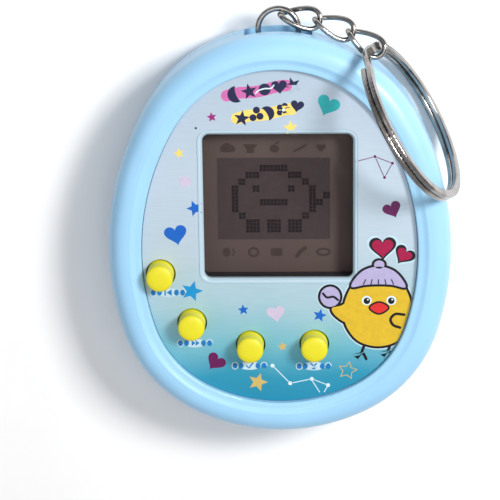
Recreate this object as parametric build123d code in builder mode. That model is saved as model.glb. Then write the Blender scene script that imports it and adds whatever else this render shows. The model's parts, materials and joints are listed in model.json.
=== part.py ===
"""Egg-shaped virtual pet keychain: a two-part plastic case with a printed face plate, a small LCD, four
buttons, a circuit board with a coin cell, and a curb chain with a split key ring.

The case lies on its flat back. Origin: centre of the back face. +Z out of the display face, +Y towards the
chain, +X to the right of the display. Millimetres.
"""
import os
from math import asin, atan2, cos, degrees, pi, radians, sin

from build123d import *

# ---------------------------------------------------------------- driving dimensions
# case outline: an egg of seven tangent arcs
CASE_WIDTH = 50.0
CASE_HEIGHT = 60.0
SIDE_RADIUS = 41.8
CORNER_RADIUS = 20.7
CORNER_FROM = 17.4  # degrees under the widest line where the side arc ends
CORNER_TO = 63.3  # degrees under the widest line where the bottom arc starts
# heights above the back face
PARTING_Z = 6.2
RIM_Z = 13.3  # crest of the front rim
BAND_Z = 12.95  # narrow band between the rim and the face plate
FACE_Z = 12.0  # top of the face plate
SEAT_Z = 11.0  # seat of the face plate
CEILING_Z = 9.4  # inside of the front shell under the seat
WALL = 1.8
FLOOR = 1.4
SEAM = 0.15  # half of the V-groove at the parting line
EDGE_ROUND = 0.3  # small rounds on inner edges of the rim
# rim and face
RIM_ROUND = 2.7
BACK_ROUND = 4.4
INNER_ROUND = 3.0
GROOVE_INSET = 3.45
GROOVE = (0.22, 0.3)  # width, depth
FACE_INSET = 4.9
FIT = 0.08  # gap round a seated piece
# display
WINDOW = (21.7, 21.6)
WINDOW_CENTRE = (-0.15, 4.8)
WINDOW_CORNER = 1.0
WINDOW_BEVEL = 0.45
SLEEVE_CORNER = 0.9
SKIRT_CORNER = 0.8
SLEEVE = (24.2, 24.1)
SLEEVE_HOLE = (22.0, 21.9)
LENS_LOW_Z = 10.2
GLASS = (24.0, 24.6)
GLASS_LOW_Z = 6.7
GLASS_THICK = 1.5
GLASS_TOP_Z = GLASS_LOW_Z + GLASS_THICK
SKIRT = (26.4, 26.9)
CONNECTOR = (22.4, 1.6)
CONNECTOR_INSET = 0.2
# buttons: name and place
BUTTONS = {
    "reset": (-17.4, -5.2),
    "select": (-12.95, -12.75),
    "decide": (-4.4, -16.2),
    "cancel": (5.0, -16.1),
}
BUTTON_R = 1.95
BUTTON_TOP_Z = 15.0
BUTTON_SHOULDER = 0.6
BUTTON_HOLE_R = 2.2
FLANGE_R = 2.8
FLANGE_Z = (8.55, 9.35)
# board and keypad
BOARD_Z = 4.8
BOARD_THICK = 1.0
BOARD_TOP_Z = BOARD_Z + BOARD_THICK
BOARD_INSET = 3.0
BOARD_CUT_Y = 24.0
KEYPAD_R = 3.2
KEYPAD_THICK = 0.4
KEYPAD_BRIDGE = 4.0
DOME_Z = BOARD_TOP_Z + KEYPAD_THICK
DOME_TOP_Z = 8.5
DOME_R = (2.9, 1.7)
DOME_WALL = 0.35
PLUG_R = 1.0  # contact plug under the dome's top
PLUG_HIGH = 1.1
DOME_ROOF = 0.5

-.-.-

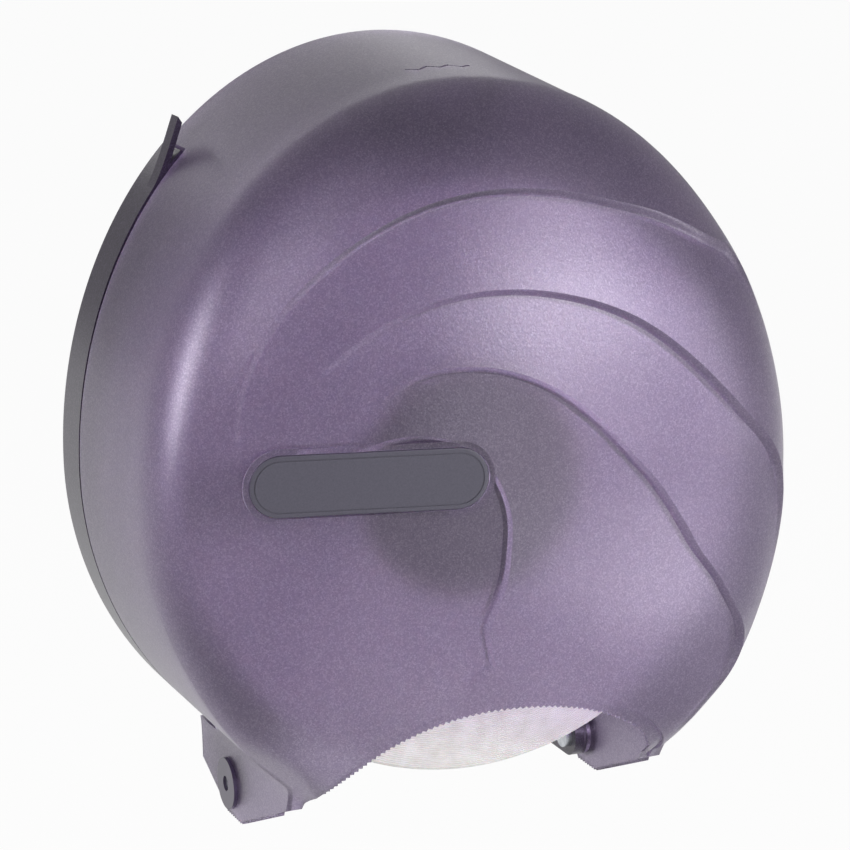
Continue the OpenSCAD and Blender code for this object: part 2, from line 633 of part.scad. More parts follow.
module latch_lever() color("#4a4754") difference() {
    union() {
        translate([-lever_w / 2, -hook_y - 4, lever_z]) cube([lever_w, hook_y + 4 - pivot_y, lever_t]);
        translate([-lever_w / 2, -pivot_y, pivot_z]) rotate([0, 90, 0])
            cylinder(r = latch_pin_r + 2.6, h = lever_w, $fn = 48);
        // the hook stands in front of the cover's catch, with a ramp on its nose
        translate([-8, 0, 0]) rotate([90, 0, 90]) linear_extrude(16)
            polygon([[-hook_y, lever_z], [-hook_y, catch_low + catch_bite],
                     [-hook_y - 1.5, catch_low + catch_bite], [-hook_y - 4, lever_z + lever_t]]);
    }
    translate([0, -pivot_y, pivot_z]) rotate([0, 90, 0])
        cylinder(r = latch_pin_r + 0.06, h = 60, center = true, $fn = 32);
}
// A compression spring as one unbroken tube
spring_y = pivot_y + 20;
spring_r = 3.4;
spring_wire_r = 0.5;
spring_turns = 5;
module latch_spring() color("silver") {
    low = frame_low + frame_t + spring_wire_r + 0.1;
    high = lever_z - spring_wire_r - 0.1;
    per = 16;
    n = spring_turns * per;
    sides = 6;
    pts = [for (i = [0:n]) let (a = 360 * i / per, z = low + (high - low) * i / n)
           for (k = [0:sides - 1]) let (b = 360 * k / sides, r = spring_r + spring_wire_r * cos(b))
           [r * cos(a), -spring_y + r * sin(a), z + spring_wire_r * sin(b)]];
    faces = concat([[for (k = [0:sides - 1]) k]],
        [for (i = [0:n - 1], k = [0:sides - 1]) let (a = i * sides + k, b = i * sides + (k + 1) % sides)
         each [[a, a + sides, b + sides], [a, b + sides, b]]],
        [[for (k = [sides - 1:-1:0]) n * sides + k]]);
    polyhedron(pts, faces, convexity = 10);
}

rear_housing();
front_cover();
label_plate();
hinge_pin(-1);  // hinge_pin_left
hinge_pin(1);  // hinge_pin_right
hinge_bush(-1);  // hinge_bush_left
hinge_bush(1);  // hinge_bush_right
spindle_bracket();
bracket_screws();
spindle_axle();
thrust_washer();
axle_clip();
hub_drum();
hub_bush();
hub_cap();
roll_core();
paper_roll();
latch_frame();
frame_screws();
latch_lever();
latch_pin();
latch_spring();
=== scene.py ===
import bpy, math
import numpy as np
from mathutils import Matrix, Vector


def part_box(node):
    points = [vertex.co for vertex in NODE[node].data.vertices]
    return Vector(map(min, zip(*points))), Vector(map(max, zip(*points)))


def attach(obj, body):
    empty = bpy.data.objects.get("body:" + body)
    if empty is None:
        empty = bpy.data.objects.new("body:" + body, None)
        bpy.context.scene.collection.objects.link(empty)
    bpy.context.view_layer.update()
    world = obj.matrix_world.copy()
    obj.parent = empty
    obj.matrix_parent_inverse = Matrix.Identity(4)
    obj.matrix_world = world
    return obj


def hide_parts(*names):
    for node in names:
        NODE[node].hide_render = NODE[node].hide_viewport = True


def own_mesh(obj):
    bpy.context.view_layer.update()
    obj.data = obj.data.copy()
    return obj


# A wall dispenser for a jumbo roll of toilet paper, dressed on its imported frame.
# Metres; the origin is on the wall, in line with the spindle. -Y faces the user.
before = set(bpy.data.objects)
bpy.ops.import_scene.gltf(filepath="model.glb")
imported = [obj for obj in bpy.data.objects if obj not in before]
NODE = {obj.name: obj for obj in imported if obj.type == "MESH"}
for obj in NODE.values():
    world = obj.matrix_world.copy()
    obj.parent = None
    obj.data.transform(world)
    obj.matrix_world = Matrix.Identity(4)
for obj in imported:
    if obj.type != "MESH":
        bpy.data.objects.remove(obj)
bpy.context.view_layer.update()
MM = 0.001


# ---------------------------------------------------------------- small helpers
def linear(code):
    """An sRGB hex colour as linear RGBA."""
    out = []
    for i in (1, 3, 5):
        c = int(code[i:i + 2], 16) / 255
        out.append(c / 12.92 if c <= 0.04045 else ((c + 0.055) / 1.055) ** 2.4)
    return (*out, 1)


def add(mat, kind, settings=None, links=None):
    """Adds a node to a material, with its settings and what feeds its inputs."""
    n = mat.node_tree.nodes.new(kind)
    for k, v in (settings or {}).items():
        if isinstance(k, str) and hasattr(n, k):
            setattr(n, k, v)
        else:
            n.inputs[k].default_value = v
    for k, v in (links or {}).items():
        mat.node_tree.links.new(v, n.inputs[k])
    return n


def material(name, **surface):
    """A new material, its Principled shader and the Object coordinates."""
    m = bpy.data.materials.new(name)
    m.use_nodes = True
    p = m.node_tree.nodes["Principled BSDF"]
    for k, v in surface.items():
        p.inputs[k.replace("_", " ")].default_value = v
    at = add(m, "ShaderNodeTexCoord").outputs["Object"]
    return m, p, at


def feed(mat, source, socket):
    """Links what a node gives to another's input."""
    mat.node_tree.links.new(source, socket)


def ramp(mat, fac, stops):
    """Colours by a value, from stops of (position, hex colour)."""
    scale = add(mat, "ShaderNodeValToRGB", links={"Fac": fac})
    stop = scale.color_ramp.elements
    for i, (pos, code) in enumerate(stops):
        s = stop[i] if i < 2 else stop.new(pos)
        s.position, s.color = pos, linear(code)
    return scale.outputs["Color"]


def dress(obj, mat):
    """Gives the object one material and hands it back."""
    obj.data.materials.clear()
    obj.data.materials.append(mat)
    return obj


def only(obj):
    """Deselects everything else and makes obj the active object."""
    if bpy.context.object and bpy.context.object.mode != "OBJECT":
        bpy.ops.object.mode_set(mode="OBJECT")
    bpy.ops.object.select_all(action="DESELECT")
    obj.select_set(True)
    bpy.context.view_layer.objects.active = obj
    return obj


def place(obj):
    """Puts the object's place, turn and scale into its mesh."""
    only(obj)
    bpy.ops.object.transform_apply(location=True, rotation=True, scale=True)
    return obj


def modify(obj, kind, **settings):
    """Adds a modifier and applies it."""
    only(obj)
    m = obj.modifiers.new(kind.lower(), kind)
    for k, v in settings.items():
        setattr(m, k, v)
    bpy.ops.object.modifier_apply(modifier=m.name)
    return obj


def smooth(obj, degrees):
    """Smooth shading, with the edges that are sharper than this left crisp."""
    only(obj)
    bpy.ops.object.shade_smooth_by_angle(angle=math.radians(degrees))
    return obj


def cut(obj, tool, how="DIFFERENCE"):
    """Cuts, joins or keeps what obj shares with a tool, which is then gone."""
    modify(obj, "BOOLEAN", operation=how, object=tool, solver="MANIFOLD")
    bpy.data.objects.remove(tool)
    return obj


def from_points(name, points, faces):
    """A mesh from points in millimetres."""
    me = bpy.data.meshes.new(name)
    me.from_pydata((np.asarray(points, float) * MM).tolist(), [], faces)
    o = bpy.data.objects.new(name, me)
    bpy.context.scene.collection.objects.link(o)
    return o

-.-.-

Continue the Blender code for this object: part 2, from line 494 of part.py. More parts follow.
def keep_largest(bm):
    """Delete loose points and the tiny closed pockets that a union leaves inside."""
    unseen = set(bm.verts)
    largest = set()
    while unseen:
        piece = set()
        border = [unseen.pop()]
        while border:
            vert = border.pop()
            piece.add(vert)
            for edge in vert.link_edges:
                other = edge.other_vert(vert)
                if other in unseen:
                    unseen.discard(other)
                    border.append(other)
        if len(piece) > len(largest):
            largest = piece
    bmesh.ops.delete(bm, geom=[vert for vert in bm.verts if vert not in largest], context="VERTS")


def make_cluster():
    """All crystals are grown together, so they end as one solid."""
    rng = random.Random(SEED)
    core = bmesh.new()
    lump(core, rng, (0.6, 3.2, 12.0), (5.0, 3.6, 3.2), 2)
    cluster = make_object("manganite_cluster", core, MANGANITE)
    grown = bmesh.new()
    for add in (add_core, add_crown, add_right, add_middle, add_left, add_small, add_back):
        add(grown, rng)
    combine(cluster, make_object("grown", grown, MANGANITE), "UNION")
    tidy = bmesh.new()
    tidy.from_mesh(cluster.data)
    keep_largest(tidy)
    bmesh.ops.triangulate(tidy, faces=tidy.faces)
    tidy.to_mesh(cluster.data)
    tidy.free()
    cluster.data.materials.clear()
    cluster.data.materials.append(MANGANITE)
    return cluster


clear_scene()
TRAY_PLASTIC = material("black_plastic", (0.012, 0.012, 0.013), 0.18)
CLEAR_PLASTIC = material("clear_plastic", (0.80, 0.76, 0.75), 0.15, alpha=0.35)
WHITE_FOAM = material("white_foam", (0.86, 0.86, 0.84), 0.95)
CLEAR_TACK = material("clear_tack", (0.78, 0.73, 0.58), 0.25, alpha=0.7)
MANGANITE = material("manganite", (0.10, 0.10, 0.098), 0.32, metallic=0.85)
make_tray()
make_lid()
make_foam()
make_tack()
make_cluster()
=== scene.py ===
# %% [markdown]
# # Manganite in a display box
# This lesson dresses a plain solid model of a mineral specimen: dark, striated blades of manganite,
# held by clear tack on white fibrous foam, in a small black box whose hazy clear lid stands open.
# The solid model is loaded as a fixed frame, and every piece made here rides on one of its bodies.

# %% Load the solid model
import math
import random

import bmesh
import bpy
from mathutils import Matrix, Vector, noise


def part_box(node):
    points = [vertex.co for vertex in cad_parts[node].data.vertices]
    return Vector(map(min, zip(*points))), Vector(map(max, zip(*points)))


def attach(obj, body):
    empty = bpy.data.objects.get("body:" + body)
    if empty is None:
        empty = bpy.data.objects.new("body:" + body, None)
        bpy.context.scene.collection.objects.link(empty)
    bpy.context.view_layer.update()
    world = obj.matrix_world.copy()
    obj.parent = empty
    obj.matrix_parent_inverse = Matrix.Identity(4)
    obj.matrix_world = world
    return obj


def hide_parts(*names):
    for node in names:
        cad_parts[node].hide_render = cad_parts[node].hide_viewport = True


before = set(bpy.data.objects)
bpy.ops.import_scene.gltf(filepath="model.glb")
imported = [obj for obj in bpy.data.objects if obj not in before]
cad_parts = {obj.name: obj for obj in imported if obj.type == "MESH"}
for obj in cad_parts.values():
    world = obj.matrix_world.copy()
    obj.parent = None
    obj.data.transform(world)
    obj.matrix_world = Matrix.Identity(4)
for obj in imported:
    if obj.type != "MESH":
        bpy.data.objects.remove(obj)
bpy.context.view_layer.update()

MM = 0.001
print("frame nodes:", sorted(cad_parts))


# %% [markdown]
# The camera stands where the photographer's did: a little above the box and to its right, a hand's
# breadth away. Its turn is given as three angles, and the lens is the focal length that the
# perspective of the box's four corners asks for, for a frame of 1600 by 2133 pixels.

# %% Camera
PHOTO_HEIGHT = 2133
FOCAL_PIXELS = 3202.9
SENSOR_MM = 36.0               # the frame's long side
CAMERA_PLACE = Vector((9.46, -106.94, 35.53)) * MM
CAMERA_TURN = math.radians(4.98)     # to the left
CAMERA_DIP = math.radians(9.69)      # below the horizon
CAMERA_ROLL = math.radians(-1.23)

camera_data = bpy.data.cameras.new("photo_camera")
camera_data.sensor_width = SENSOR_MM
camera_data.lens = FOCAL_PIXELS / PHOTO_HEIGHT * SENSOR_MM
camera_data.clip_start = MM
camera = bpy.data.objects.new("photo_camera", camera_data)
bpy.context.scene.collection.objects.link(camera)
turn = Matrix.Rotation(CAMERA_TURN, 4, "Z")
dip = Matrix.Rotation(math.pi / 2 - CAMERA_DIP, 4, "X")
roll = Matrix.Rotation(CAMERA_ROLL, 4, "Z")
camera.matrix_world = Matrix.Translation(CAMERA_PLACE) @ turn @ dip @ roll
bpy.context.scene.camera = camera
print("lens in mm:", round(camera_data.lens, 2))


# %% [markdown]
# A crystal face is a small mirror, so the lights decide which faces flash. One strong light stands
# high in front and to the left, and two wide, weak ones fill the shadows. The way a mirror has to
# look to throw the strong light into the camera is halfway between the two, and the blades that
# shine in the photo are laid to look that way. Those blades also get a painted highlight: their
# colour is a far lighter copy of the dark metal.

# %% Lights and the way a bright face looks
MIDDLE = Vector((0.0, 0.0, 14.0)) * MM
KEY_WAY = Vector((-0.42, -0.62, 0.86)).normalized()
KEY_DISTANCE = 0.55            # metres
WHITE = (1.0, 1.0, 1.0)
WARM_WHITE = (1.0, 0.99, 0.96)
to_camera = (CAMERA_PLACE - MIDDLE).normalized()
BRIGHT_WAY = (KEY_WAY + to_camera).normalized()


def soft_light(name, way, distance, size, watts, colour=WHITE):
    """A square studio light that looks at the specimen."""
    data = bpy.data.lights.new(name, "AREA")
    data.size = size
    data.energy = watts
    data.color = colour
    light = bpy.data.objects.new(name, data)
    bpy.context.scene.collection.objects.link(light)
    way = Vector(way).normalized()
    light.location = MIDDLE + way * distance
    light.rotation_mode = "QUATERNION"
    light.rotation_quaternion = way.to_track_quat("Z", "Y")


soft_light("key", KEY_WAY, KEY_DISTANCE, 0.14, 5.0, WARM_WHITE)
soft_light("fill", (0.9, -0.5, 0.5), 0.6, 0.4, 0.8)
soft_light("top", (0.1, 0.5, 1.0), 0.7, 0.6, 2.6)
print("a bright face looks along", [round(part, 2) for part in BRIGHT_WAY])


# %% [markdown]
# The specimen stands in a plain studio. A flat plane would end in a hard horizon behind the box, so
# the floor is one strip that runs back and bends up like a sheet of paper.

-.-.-

▶ EXERCISE
Return exactly, and only, the lines from the one containing "clear_scene()" down to the one containing "points = [vertex.co for vertex in cad_parts[node].data.vertices]", with both of those lines included.

▶ RESPONSE TO THIS TASK
clear_scene()
TRAY_PLASTIC = material("black_plastic", (0.012, 0.012, 0.013), 0.18)
CLEAR_PLASTIC = material("clear_plastic", (0.80, 0.76, 0.75), 0.15, alpha=0.35)
WHITE_FOAM = material("white_foam", (0.86, 0.86, 0.84), 0.95)
CLEAR_TACK = material("clear_tack", (0.78, 0.73, 0.58), 0.25, alpha=0.7)
MANGANITE = material("manganite", (0.10, 0.10, 0.098), 0.32, metallic=0.85)
make_tray()
make_lid()
make_foam()
make_tack()
make_cluster()
=== scene.py ===
# %% [markdown]
# # Manganite in a display box
# This lesson dresses a plain solid model of a mineral specimen: dark, striated blades of manganite,
# held by clear tack on white fibrous foam, in a small black box whose hazy clear lid stands open.
# The solid model is loaded as a fixed frame, and every piece made here rides on one of its bodies.

# %% Load the solid model
import math
import random

import bmesh
import bpy
from mathutils import Matrix, Vector, noise


def part_box(node):
    points = [vertex.co for vertex in cad_parts[node].data.vertices]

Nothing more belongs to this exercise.